The very first number of the sequence is 0 and the second is 1. The sequence develops as each subsequent number is the sum total of the previous two numbers. In mathematics it's known as a recurrence relation. Below are the first numbers in the sequence:

0, 1, 1, 2, 3, 5, 8, 13, 21, 34, 55, 89, 144, 233, 377, 610, 987, 1597, 2584, 4181, and so on.

e.g. 2 + 3 = 5, 3 + 5 = 8, 5 + 8 = 13 etc.

Leonardo Fibonacci discover that the Fibonacci sequence and their ratios could be found everywhere throughout the natural world, existing in the most unlikely places, almost as universal rule.

So how does Fibonacci and forex trading go hand in hand?

The Fibonacci numbers are important for charting, spotting patterns and indicators in the forex markets, and are used as an important method of analysis

Why?

When you analyse the currency markets carefully, you often find the same ratios as those in the Fibonacci number sequence. You'll also find them in investments such as stocks.

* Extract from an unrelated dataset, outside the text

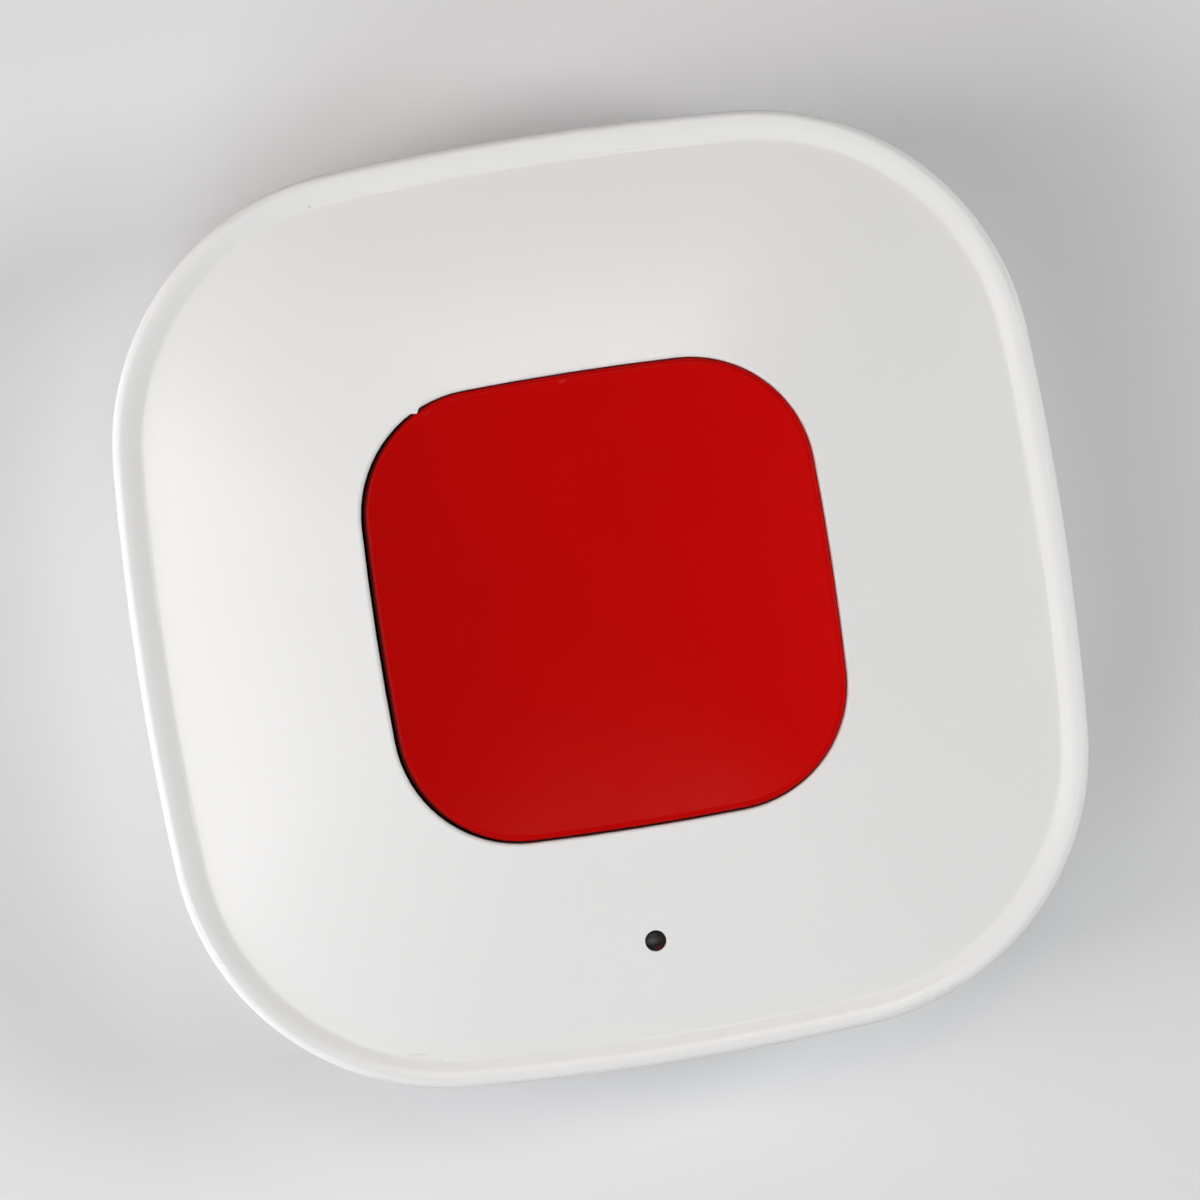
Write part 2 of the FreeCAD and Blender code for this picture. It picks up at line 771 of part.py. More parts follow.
def cell_contact_upper():
    """Strip between the board and the cell's pole, with a leg up to the board at each end."""
    end = contact_half_length
    return bent_strip([(end, board_bottom), (end, cell_top), (-end, cell_top), (-end, board_bottom)],
                      contact_thickness, contact_width)


def cell_contact_side():
    """Strip from the board down to the side of the cell's can."""
    touch = cell_radius + side_contact_gap
    away = touch + side_contact_step
    low = board_bottom - side_contact_depth
    strip = bent_strip([(away, low), (touch, low + side_contact_step), (away, board_bottom),
                        (away + side_contact_step, board_bottom)], contact_thickness, contact_width)
    strip.rotate(ORIGIN, UP, 90)
    return strip


def status_led():
    """Small chip lamp under the light pipe."""
    led = block(0, -led_distance, board_top, led_length, led_width, led_height)
    rim = [e for e in led.Edges if min(v.Z for v in e.Vertexes) > board_top + led_height / 2]
    return led.makeChamfer(led_edge, rim)


def shield_can():
    """Drawn tin lid over the radio's circuits, open below."""
    base = board_top + radio_thickness
    can = block(0, beside_cap, base, shield_length, shield_width, shield_height)
    sharp = [e for e in can.Edges if max(v.Z for v in e.Vertexes) > base + shield_height / 2]
    can = can.makeFillet(shield_round, sharp)
    inside = block(0, beside_cap, base, shield_length - 2 * shield_wall, shield_width - 2 * shield_wall,
                   shield_height - shield_wall)
    return can.cut(inside)


def crystal():
    """Oval metal can beside the controller."""
    length = 2 * crystal_half + crystal_width
    face = Part.Face(slot_wire(beside_cap, crystal_y, board_top, length, crystal_width / 2))
    return face.extrude(FreeCAD.Vector(0, 0, crystal_height))


def capacitors():
    """Two cans, each on its square foot."""
    solids = []
    width = 2 * capacitor_radius
    for x in (-beside_cap, beside_cap):
        foot = block(x, capacitor_y, board_top, width, width, capacitor_foot)
        can = cylinder(x, capacitor_y, board_top, capacitor_radius, capacitor_height)
        solids.append(foot.fuse(can))
    return Part.Compound(solids)


def antenna():
    """Stamped strip that stands on two legs at the left of the board."""
    end = antenna_half_length
    top = board_top + antenna_height
    strip = bent_strip([(-end, board_top), (-end, top), (end, top), (end, board_top)],
                       antenna_thickness, antenna_width)
    strip.translate(FreeCAD.Vector(-antenna_x, 0, 0))
    return strip


def tamper_plunger():
    """Long key of the tamper switch. It reaches through the rear case almost to the plate."""
    stand = board_bottom - rear_switch_height - plate_thickness - tamper_tip_gap
    return switch_plunger(0, rear_switch_y, board_bottom, -1, rear_switch_height, stand, 0)


def tamper_groove():
    """Sloping groove in the plate. As the housing slides up, the tamper key comes out into it."""
    reach = plunger_radius + groove_margin
    slope = tamper_travel / unhook_travel
    start = rear_switch_y - plunger_radius
    end = rear_switch_y + unhook_travel + reach
    points = [
        FreeCAD.Vector(-reach, start, plate_thickness),
        FreeCAD.Vector(-reach, end, plate_thickness - slope * (end - start)),
        FreeCAD.Vector(-reach, end, plate_thickness),
    ]
    return Part.Face(Part.makePolygon(points + points[:1])).extrude(FreeCAD.Vector(2 * reach, 0, 0))


def plate_hook(x, y):
    """Hook that points up behind the floor of the housing."""
    base = plate_thickness / 2
    arm_y = y + (hook_stem + hook_arm) / 2
    tip_y = y + hook_stem / 2 + hook_arm
    stem = block(x, y, base, hook_width, hook_stem, hook_top - base)
    arm = block(x, arm_y, floor_top + hook_gap, hook_width, hook_arm, hook_height)
    hook = stem.fuse(arm).removeSplitter()
    tip = [e for e in hook.Edges if min(v.Y for v in e.Vertexes) > tip_y - TINY]
    upper = [e for e in tip if min(v.Z for v in e.Vertexes) > hook_top - TINY]
    return hook.makeChamfer(hook_tip, upper)


def plate_ribs():
    """What stays solid in the plate's hollow back: lands round slots and hooks, and two crossing ribs."""
    land_radius = wall_slot_length / 2 + wall_head_radius - wall_slot_radius
    groove = 2 * (plunger_radius + groove_margin + plate_rib)
    groove_middle = rear_switch_y + unhook_travel / 2
    width = 2 * body_half
    ribs = [block(0, 0, 0, width, plate_rib, plate_recess_depth)]
    ribs.append(block(0, 0, 0, plate_rib, width, plate_recess_depth))
    ribs.append(block(0, groove_middle, 0, groove, unhook_travel + groove, plate_recess_depth))
    for side in (-1, 1):
        ribs.append(cylinder(side * wall_screw_spacing / 2, 0, 0, land_radius, plate_recess_depth))
    for x, y in hook_places:
        ribs.append(block(x, y, 0, hook_width + plate_rib, hook_stem + 2 * plate_rib, plate_recess_depth))
    return ribs


def screw_slot(x):
    """A slot for a wall screw, flared at the front for its countersunk head."""
    flare = wall_head_radius - wall_slot_radius
    shank = Part.Face(slot_wire(x, 0, 0, wall_slot_length, wall_slot_radius))
    low = slot_wire(x, 0, wall_slot_land, wall_slot_length, wall_slot_radius)
    high = slot_wire(x, 0, plate_thickness, wall_slot_length + 2 * flare, wall_head_radius)
    return [shank.extrude(FreeCAD.Vector(0, 0, wall_slot_land)), Part.makeLoft([low, high], True, True)]


def mounting_plate():
    """Wall plate: rim and ribs at its back, screw slots, tamper groove, and hooks over windows."""
    edge_z = plate_thickness - plate_edge
    top_inset = plate_inset + plate_edge
    faces = [Part.Face(outline(*at(body(plate_inset), 0)))]
    faces += flanks(body(0), [(plate_inset, 0), (plate_inset, edge_z), (top_inset, plate_thickness)])
    faces.append(Part.Face(outline(*at(body(top_inset), plate_thickness))))
    hollow = prism(body(plate_inset + plate_border), 0, plate_recess_depth)
    plate = sewn(faces).cut(hollow.cut(plate_ribs()))
    plate = plate.fuse([plate_hook(x, y) for x, y in hook_places])
    cuts = [tamper_groove()]
    for x, y in hook_places:
        cuts.append(block(x, y + (hook_stem + hook_arm) / 2, 0, hook_width, hook_arm, plate_thickness))
    for side in (-1, 1):
        cuts += screw_slot(side * wall_screw_spacing / 2)
    return plate.cut(cuts)


def main():
    save("front_cover", front_cover())
    save("button_cap", button_cap())
    save("light_pipe", light_pipe())
    save("rear_case", rear_case())
    save("seal_ring", seal_ring())
    save("circuit_board", circuit_board())
    save("case_screws", case_screws())
    save("board_screws", board_screws())
    save("rubber_dome", rubber_dome())
    save("coin_cell", coin_cell())
    save("cell_holder", cell_holder())
    save("cell_contact_upper", cell_contact_upper())
    save("cell_contact_side", cell_contact_side())
    save("status_led", status_led())
    save("radio_board", block(0, beside_cap, board_top, radio_length, radio_width, radio_thickness))
    save("shield_can", shield_can())
    save("controller_chip", block(beside_cap, 0, board_top, chip_size, chip_size, chip_height))
    save("crystal", crystal())
    save("capacitors", capacitors())
    save("antenna", antenna())
    save("mounting_plate", mounting_plate())
    switches = {
        "main_switch": (0, 0, board_top, 1, main_switch_height),
        "pairing_switch": (pairing_x, rear_switch_y, board_bottom, -1, rear_switch_height),
        "tamper_switch": (0, rear_switch_y, board_bottom, -1, rear_switch_height),
    }
    for name, place in switches.items():
        save(name + "_base", switch_base(*place))
        save(name + "_lid", switch_cover(*place))
    save("switch_terminals", switch_terminals([place[:4] for place in switches.values()]))
    keys = {
        "main": (main_plunger_stand, main_plunger_travel),
        "pairing": (pairing_plunger_stand, pairing_plunger_travel),
    }
    for name, reach in keys.items():
        save(name + "_plunger", switch_plunger(*switches[name + "_switch"], *reach))
    save("tamper_plunger", tamper_plunger())


main()
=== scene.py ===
import math

import bmesh
import bpy
from mathutils import Matrix, Vector


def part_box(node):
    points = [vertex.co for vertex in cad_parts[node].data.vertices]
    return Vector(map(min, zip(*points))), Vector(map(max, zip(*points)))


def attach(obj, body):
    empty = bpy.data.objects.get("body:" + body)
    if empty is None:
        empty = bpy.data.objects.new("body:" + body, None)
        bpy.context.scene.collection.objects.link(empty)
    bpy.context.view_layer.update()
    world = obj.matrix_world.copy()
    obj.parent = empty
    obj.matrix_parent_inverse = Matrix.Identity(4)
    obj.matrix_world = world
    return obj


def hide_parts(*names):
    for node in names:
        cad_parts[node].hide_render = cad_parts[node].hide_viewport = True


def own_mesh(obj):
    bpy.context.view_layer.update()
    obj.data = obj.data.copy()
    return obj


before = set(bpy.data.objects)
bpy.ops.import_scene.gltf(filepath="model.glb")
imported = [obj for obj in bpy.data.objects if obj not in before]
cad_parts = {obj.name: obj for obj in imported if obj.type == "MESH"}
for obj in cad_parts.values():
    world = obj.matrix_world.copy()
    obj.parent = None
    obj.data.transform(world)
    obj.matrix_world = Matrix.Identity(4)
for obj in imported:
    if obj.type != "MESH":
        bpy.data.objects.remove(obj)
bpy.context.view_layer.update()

# Sizes are in metres and angles in degrees. +Z points out of the face, +Y to the upper edge.
MM = 0.001
MICRON = 0.000001
COVER_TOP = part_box("front_cover")[1].z
PIPE_LOW, PIPE_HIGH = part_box("light_pipe")
LIGHT_PLACE = (PIPE_LOW + PIPE_HIGH) / 2

# Camera, fitted to the outline, the window and the light's hole in the photograph. The photograph's scale is
# that at the aim, and the sensor's width is in millimetres.
PHOTO_WIDTH = 1200
PIXELS_PER_METRE = 13430
SENSOR_WIDTH = 36
CAMERA_DISTANCE = 0.9
CAMERA_TILT_X = -3.45
CAMERA_TILT_Y = 2.43
CAMERA_ROLL = -8.757
CAMERA_AIM = Vector((-0.18 * MM, -0.01 * MM, 16 * MM))

# Softboxes: azimuth (0 on the -Y side, 90 on the +X side), elevation, distance, width, radiance, tint
# and whether gloss shows them
SOFTBOXES = {
    "left_low": (270, 15, 0.42, 0.19, 8.4, (1.0, 1.0, 1.0), False),
    "left_box": (270, 38, 0.42, 0.19, 3.9, (1.06, 0.98, 0.94), False),
    "right_box": (90, 38, 0.42, 0.19, 9.1, (0.99, 1.0, 1.0), False),
    "lower_box": (315, 38, 0.42, 0.19, 3.9, (0.92, 1.01, 1.08), False),
    "high_box": (270, 60, 1.0, 0.45, 2.4, (1.02, 1.0, 1.0), True),
    "top_lamp": (165, 76, 0.5, 0.08, 5.8, (1.16, 1.0, 0.84), True),
}

# The room's light at the horizon, and how high it reaches, where 1 is straight overhead
HORIZON_LIGHT = 0.6
HORIZON_REACH = 0.2

# The floor's half width, the backdrop's colour, and how far out the floor starts and ends to take it on
FLOOR_HALF = 6.0
BACKDROP = (0.66, 0.66, 0.665)
BACKDROP_START = 0.11
BACKDROP_FULL = 0.3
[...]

The main three numbers you need to be aware of, and ideally should commit to memory are 0.618, 0.500 and 0.382. There are other numbers, but for starters these are the big 3 and most important.

So what are they used for?

The Fibonacci numbers are used by forex traders to calculate what are known are retracement levels, which are used to determine when to place buy orders or sell orders. It works like this:

If a currency pair is trending upward lets assume, then history will tell us then at some point it's going to hit a peak and go into at least a temporary decline or reversal, and then resume the upward trend. When it starts the reversal, that's where the Fibonacci numbers come into play.

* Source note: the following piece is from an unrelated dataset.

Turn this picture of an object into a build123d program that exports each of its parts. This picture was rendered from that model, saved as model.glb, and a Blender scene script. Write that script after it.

The prices of the currency pair that are following the upward trend is usually predicted to reverse/decline backwards to one of the key Fibonacci numbers, and then bounce back again to follow the upward trend. The key is to forecast this point accurately so that you can buy in before the trend continues upward, so that you capitalise on the reversal and then profit.

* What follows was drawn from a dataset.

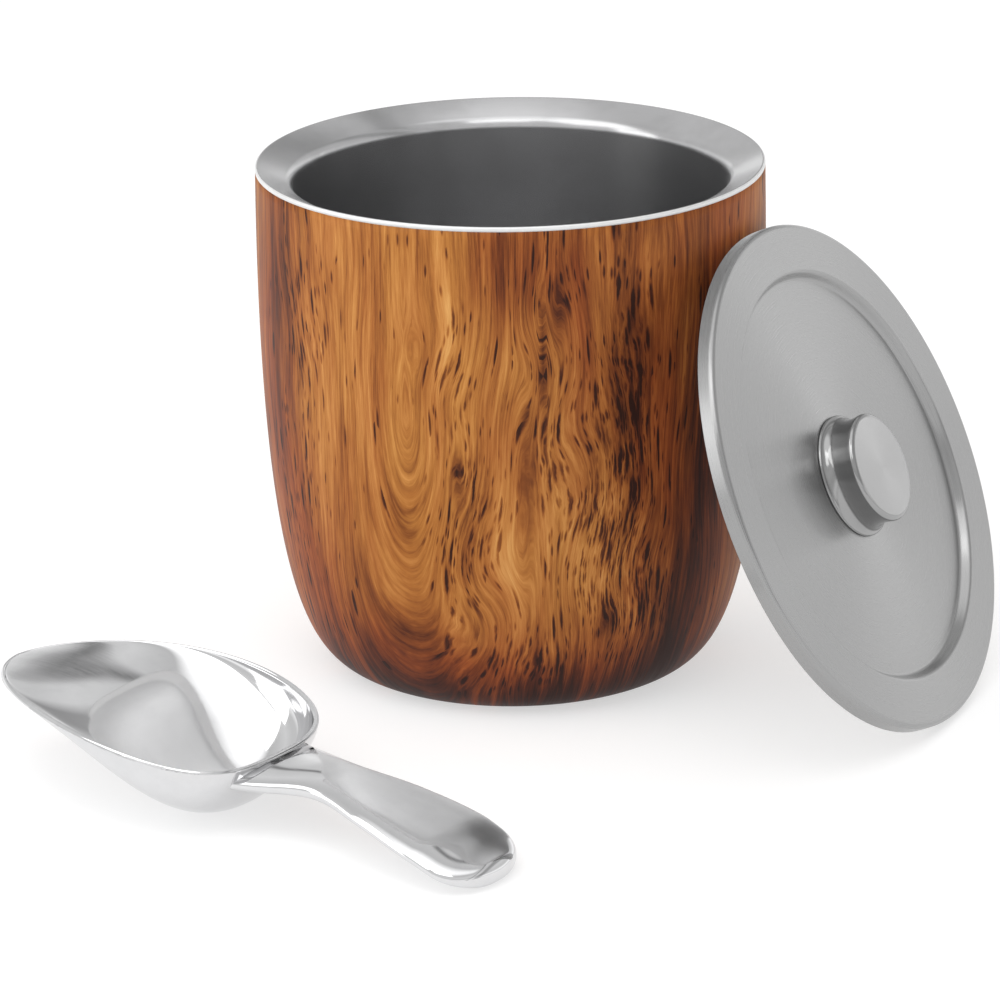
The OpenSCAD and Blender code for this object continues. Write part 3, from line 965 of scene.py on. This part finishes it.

You should have a charting mechanism built into your online trading platform which will chart the Fibonacci numbers. Your retracement levels should be automatically mapped on your chart when you simply draw a line up from the low point to the high point.

Obviously there are other things to take into account, it's not as simple as just buying into a trade when the price hits a Fibonacci number.

For a start you never know which retracement level the price will drop to and stop at. If you opted for 0.382 and the price ended up dropping to 0.618, you've just lost a whole load of pips.

Conversely, if you buy in at the wrong high or low points, the retracement levels are going to be completely out of sync.

It can be problematic. They sometimes don't work at all. The forex market is such a dynamic complex system with so many variables at play it would be foolish to rely solely on one method to predict price changes.

Moral of the story?

Find a trading system or strategy that incorporates as many elements and variables as possible, do lots of research, data mining and plenty of good old hard work.